The forthcoming Content Management System for the website will be a new source of technology to work more efficiently.
Marker presented and distributed a printout for a PowerPoint presentation, “NIH Public Access Policy and RUcore services.” RUL took on responsibility to facilitate NIH deposits on very short notice, in consultation with the Office of Research and Sponsored Programs (ORSP). ORSP’s interest in NIH compliance is that, failing compliance, not only the Principal Investigator (PI) will have trouble when applying for a new grant but also the PI’s institution and thus other applicants as well. Institutions are being held responsible for their faculty’s compliance.
The RUcore team will provide various services for NIH scholars, as detailed on the new NIH submission portal. The current forms do not accommodate the NIH grant number, PI name, and various agreement forms, so a separate NIH submission form on the RUcore web page is being temporarily used. In answer to a question as to how we can convince faculty to deposit with RUcore if their journals will submit to PubMed Central (PMC) on their behalf, Marker enumerated the extra services we will provide:
Several P&CC members inquired about the status of google indexing of RUcore. Marker reported that this has not yet been achieved.
One member suggested that we seek to have RUcore more prominently linked outside the RUL web page. Then another member suggested that Gaunt bring the recent RUL news announcement about NIH support to the attention of the Deans’ Council. This is an opportunity to raise the profile of RUcore across decanal units and among social scientists and humanists. When RUL contacts academic units about RUcore, we should make sure the relevant liaisons are copied. The NIH announcement invites people to contact Marker or the liaison, but liaisons needed to be aware of such contacts in every case.
Studies show that open access and Google indexing lead to more downloads and expanded readership for deposited articles. A
notable example of such findings is “Download Statistics - What Do They Tell Us? The Example of Research Online, the Open
Access Institutional Repository at the University of Wollongong, Australia,” by Michael Organ in D-Lib Magazine
Nov. 2006 (v 12, no 11), http://www.dlib.org/dlib/november06/organ/11organ.html .

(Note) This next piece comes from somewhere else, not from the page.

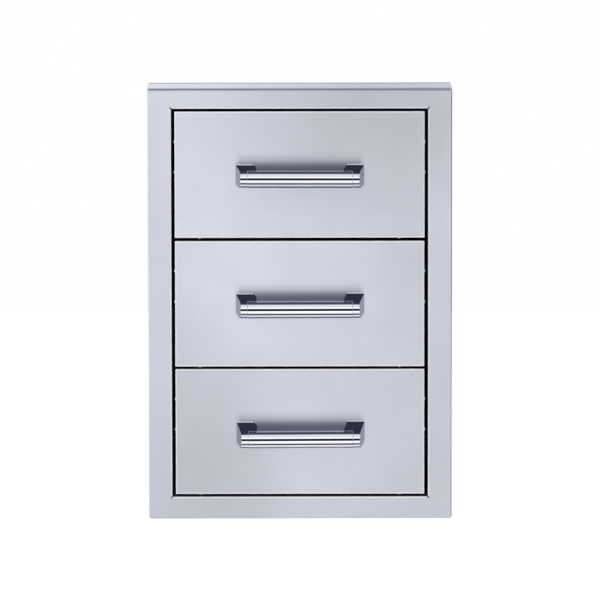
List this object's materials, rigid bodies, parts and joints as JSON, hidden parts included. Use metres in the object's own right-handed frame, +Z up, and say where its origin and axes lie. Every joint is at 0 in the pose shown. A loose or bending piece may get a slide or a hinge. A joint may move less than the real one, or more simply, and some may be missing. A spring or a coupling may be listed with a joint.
{
  "type": "outdoor kitchen drawer unit",
  "caption": "Built-in stainless drawer unit: folded trim frame with a rain lip, cabinet box, flush double-walled drawers with tube pulls, on full-extension ball slides.",
  "frame": {"origin": "centre of the bounding box in X and Y, at the trim frame's lower edge", "axes": "+Z up, +Y to the back of the unit, the drawers open along -Y, +X to the right seen from the front"},
  "size_m": [0.4318, 0.558, 0.6201],
  "materials": {
    "frame_steel": "fine horizontal brushing",
    "front_steel": "fine horizontal brushing",
    "cabinet_steel": "mill finish",
    "tray_steel": "satin",
    "handle_chrome": "mirror polished tube",
    "post_chrome": "polished casting",
    "slide_zinc": "bright zinc plated",
    "cage_steel": "plain steel with a film of grease",
    "screw_steel": "bright pan head"
  },
  "bodies": {
    "cabinet": {"trim_frame": "frame_steel", "cabinet_floor": "cabinet_steel", "cabinet_top": "cabinet_steel", "cabinet_back": "cabinet_steel", "cabinet_left_side": "cabinet_steel", "cabinet_right_side": "cabinet_steel", "bottom_cabinet_channel_left": "slide_zinc", "bottom_cabinet_channel_right": "slide_zinc", "middle_cabinet_channel_left": "slide_zinc", "middle_cabinet_channel_right": "slide_zinc", "top_cabinet_channel_left": "slide_zinc", "top_cabinet_channel_right": "slide_zinc"},
    "bottom_drawer": {"bottom_front_skin": "front_steel", "bottom_front_liner": "cabinet_steel", "bottom_tray": "tray_steel", "bottom_handle_bar": "handle_chrome", "bottom_handle_post_left": "post_chrome", "bottom_handle_screw_left": "screw_steel", "bottom_drawer_rail_left": "slide_zinc", "bottom_handle_post_right": "post_chrome", "bottom_handle_screw_right": "screw_steel", "bottom_drawer_rail_right": "slide_zinc"},
    "bottom_intermediate_rails": {"bottom_intermediate_rail_left": "slide_zinc", "bottom_intermediate_rail_right": "slide_zinc"},
    "bottom_outer_cages": {"bottom_outer_cage_left": "cage_steel", "bottom_outer_cage_right": "cage_steel"},
    "bottom_inner_cages": {"bottom_inner_cage_left": "cage_steel", "bottom_inner_cage_right": "cage_steel"},
    "middle_drawer": {"middle_front_skin": "front_steel", "middle_front_liner": "cabinet_steel", "middle_tray": "tray_steel", "middle_handle_bar": "handle_chrome", "middle_handle_post_left": "post_chrome", "middle_handle_screw_left": "screw_steel", "middle_drawer_rail_left": "slide_zinc", "middle_handle_post_right": "post_chrome", "middle_handle_screw_right": "screw_steel", "middle_drawer_rail_right": "slide_zinc"},
    "middle_intermediate_rails": {"middle_intermediate_rail_left": "slide_zinc", "middle_intermediate_rail_right": "slide_zinc"},
    "middle_outer_cages": {"middle_outer_cage_left": "cage_steel", "middle_outer_cage_right": "cage_steel"},
    "middle_inner_cages": {"middle_inner_cage_left": "cage_steel", "middle_inner_cage_right": "cage_steel"},
    "top_drawer": {"top_front_skin": "front_steel", "top_front_liner": "cabinet_steel", "top_tray": "tray_steel", "top_handle_bar": "handle_chrome", "top_handle_post_left": "post_chrome", "top_handle_screw_left": "screw_steel", "top_drawer_rail_left": "slide_zinc", "top_handle_post_right": "post_chrome", "top_handle_screw_right": "screw_steel", "top_drawer_rail_right": "slide_zinc"},
    "top_intermediate_rails": {"top_intermediate_rail_left": "slide_zinc", "top_intermediate_rail_right": "slide_zinc"},
    "top_outer_cages": {"top_outer_cage_left": "cage_steel", "top_outer_cage_right": "cage_steel"},
    "top_inner_cages": {"top_inner_cage_left": "cage_steel", "top_inner_cage_right": "cage_steel"}
  },
  "joints": [
    {"name": "bottom_drawer_slide", "type": "slide", "parent": "cabinet", "child": "bottom_drawer", "axis": [0, -1, 0], "range_m": [0, 0.457]},
    {"name": "bottom_intermediate_rails_slide", "type": "slide", "parent": "cabinet", "child": "bottom_intermediate_rails", "axis": [0, -1, 0], "range_m": [0, 0.2285]},
    {"name": "bottom_outer_cages_slide", "type": "slide", "parent": "cabinet", "child": "bottom_outer_cages", "axis": [0, -1, 0], "range_m": [0, 0.11425]},
    {"name": "bottom_inner_cages_slide", "type": "slide", "parent": "cabinet", "child": "bottom_inner_cages", "axis": [0, -1, 0], "range_m": [0, 0.34275]},
    {"name": "middle_drawer_slide", "type": "slide", "parent": "cabinet", "child": "middle_drawer", "axis": [0, -1, 0], "range_m": [0, 0.457]},
    {"name": "middle_intermediate_rails_slide", "type": "slide", "parent": "cabinet", "child": "middle_intermediate_rails", "axis": [0, -1, 0], "range_m": [0, 0.2285]},
    {"name": "middle_outer_cages_slide", "type": "slide", "parent": "cabinet", "child": "middle_outer_cages", "axis": [0, -1, 0], "range_m": [0, 0.11425]},
    {"name": "middle_inner_cages_slide", "type": "slide", "parent": "cabinet", "child": "middle_inner_cages", "axis": [0, -1, 0], "range_m": [0, 0.34275]},
    {"name": "top_drawer_slide", "type": "slide", "parent": "cabinet", "child": "top_drawer", "axis": [0, -1, 0], "range_m": [0, 0.457]},
    {"name": "top_intermediate_rails_slide", "type": "slide", "parent": "cabinet", "child": "top_intermediate_rails", "axis": [0, -1, 0], "range_m": [0, 0.2285]},
    {"name": "top_outer_cages_slide", "type": "slide", "parent": "cabinet", "child": "top_outer_cages", "axis": [0, -1, 0], "range_m": [0, 0.11425]},
    {"name": "top_inner_cages_slide", "type": "slide", "parent": "cabinet", "child": "top_inner_cages", "axis": [0, -1, 0], "range_m": [0, 0.34275]}
  ],
  "couplings": [
    {"joint": "bottom_intermediate_rails_slide", "follows": "bottom_drawer_slide", "ratio": 0.5},
    {"joint": "bottom_outer_cages_slide", "follows": "bottom_drawer_slide", "ratio": 0.25},
    {"joint": "bottom_inner_cages_slide", "follows": "bottom_drawer_slide", "ratio": 0.75},
    {"joint": "middle_intermediate_rails_slide", "follows": "middle_drawer_slide", "ratio": 0.5},
    {"joint": "middle_outer_cages_slide", "follows": "middle_drawer_slide", "ratio": 0.25},
    {"joint": "middle_inner_cages_slide", "follows": "middle_drawer_slide", "ratio": 0.75},
    {"joint": "top_intermediate_rails_slide", "follows": "top_drawer_slide", "ratio": 0.5},
    {"joint": "top_outer_cages_slide", "follows": "top_drawer_slide", "ratio": 0.25},
    {"joint": "top_inner_cages_slide", "follows": "top_drawer_slide", "ratio": 0.75}
  ]
}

Marker will demonstrate RUcore and the NIH portal to the Libraries Advisory Committee in the coming week. She noted that the New Brunswick Faculty Council is very aware of the Harvard resolution on open access, and some were heard to say “Rutgers should do that!”
Marker also showed the P&CC Jackson Toby’s home page of listed articles with a link to a RUcore custom search box. Asked whether the provision of the custom search box was routine, Marker stated that it is not routine, but is available upon request to anyone who has a collection of digital objects in RUcore.
In conclusion, the P&CC agreed that RUcore should work with the Committee on Scholarly Communication to include liaisons in the promotion efforts for RUcore.
Only the position in Technical and Automated Systems (TAS) has moved ahead, because filling this position was part of Grace Agnew’s reduction plan. All other positions (with the exception of the Dana Director position) are on hold.
Discussion ensued about the difficulties of cross-unit positions (within RUL but split across campuses, or split between RUL and academic units, on the model of split academic positions) and whether we can unfreeze some searches. In theory, sharing an RUL appointment with an academic department would be possible, but it would be very tricky.
What about cluster hires? For RUL to participate in these, collaborations with non-library units are needed, but units we had targeted for cluster hires are pulling back due to higher priorities.
University administration has alerted us that we currently have more frozen lines than we are capable of unfreezing, so we may not freeze any additional lines to collect salary savings on an ongoing basis. Therefore all lines being given up in the budget reduction scenarios will be given back permanently. When a line is frozen, you can use 100% of the salary dollars for other purposes. If we give back all the salary dollars on a line, we will lose the line. . It is conceivable the cuts will be more than predicted, but we don’t know.
Ask Jeanne Boyle to talk about long-range planning and strategic assessment.